Cockling: Talks on doubling Dee Estuary picker licences
Harvesting a north Wales cockle bed has proved so successful talks are under way about doubling the number of people licensed to work it.
Fifty people are permitted to gather cockles in the Dee Estuary, Flintshire, but twice that number are needed to meet the cost of managing the fishery.
A consultation on the move continues until the end of the year.
Meanwhile, the first apprentice cockler to qualify for a full licence has been presented with a certificate.
Wayne Bradley, 26, from Holywell, Flintshire, has worked alongside his father, Wayne senior, since 2009 to learn how to pick the moment to riddle, or sieve, for legal-size cockles during the six months from July to December that the beds are open.
He becomes the 51st person entitled to collect the shellfish, with two others also in apprenticeship.
The cocklers beach their boats at low tide over the cockle beds to hand pick the cockles.
Proposals by Environment Agency Wales include increasing the number of licensed cocklers to 100. There are more than 100 on the waiting list.
If the numbers remain at 50, the annual licence fee will have to almost double from the current £992 to £1,831.

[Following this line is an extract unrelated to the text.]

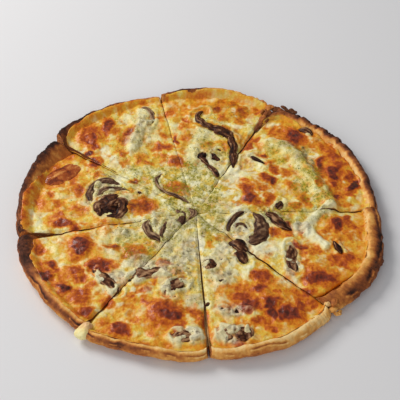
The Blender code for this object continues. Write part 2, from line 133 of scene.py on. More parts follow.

# How toasted the rim is, from 0, pale dough, to 1, char, at even steps along each slice. The pale crests of
# the south and south-east slices, and the south-east lip, are partly the crust's own golden colour and partly
# painted light that makes up for the shade on walls turned from the window
Bake = namedtuple("Bake", "outer lip crest inner ragged")
BAKES = {
    "north_east": Bake((0.5, 0.6, 0.8, 0.9, 0.9), (0.7, 0.85, 0.9, 0.95, 0.9), (0.44, 0.66, 0.66, 0.6, 0.7),
                       (0.14, 0.12, 0.14, 0.2, 0.4), (0.2, 0.5, 0.8, 1.0, 0.8)),
    "north": Bake((0.5, 0.55, 0.6, 0.7, 0.6), (0.6, 0.5, 0.5, 0.97, 0.8), (0.3, 0.3, 0.3, 0.8, 0.6),
                  (0.06, 0.04, 0.06, 0.42, 0.4), (0.9, 0.3, 0.1, 0.3, 0.2)),
    "north_west": Bake((0.55, 0.6, 0.7, 0.9, 0.95), (0.6, 0.6, 0.8, 0.96, 1.0), (0.4, 0.5, 0.7, 0.9, 1.0),
                       (0.2, 0.25, 0.35, 0.45, 0.55), (0.1, 0.1, 0.1, 0.1, 0.3)),
    "west": Bake((0.9, 0.85, 0.8, 0.7, 0.7), (1.0, 0.97, 0.9, 0.85, 0.8), (0.96, 0.86, 0.8, 0.7, 0.8),
                 (0.52, 0.5, 0.36, 0.3, 0.5), (0.6, 0.6, 0.3, 0.3, 0.5)),
    "south_west": Bake((0.44, 0.4, 0.34, 0.34, 0.36), (0.95, 0.85, 0.66, 0.68, 0.7),
                       (0.95, 0.85, 0.3, 0.2, 0.2), (0.8, 0.6, 0.24, 0.16, 0.16),
                       (0.4, 0.2, 0.2, 0.3, 0.3)),
    "south": Bake((0.42, 0.42, 0.38, 0.34), (0.7, 0.66, 0.5, 0.36), (0.24, 0.2, 0.14, 0.08),
                  (0.1, 0.08, 0.06, 0.06), (0.3, 0.2, 0.1, 0.2)),
    "south_east": Bake((0.42, 0.46, 0.4, 0.28), (0.3, 0.36, 0.28, 0.14), (0.06, 0.08, 0.06, 0.08),
                       (0.1, 0.06, 0.06, 0.1), (0.2, 0.1, 0.1, 0.6)),
    "east": Bake((0.4, 0.6, 0.72, 0.68, 0.58), (0.5, 0.66, 0.8, 0.72, 0.62), (0.6, 0.34, 0.3, 0.34, 0.38),
                 (0.6, 0.3, 0.12, 0.14, 0.14), (0.5, 0.7, 0.9, 0.6, 0.2)),
}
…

The move is the result of a four-year programme to stop a repeat of scenes when up to 500 cockle "fishermen" would descend on the mudflats and clear out the sellable clams in just two or three days.
The restrictions, aimed at allowing up to a third of the cockles to be picked, leaving a third for wading birds like oystercatcher, and a third to breed, have been hailed as a success.
The Marine Stewardship Council (MSC) has given the harvest the thumbs-up as a "certified sustainable seafood".
Describing the cockle beds as a "well-managed, small and discrete fishery with low environmental impact," the endorsement opens up cockle sales to outlets which only buy accredited sustainable products.
The pickers can gather up to 300kg of cockles every day. The idea is that putting a daily quota in place encourages licensees to crop the oldest and biggest cockles, leaving small cockles to grow later in the season.
Last season the licensed cockle pickers gathered 1,250 tonnes of cockles, worth £2.5m in overseas markets, twice as much as the season before.
A so-called "cockle cam" with heat sensors that can record images up to three miles away is one of the methods used to regulate the beds' harvest.
Environment Agency Wales brought 12 prosecutions for illegal cockling and suspended 15 licences in the 12 months to April year.
A spokesman said the proposals sought to make the management of the beds more flexible, based on the experience gained over the past four years, as well as cover the £47,525 gap in management costs.
He said: "Now that we know the true costs of running it and enforcing it, it can either stay as it is, and the public purse picks the difference or the current licensees pay more or you double the number of licences.
"Those cocklers know the estuary very well. You have got to know what you are doing with the tides there."
But the cocklers are against the licence fee almost doubling and believe local people will not benefit enough if more licences are issued, according to veteran picker Keith Marland, 67, who has worked the beds for 35 years.
He said: "Why should we be only fishery that pays for itself? Now that we have seen the breakdown of costs, it needs to be explained why the cost of enforcement has doubled.
"The other alternative is to have 100 licenses. That is not practical because there's no way for 100 boats to land a catch.
"I've got mixed feelings. I don't mind if they want to put out 100 licences as long as local people get the licences, but that won't be the case."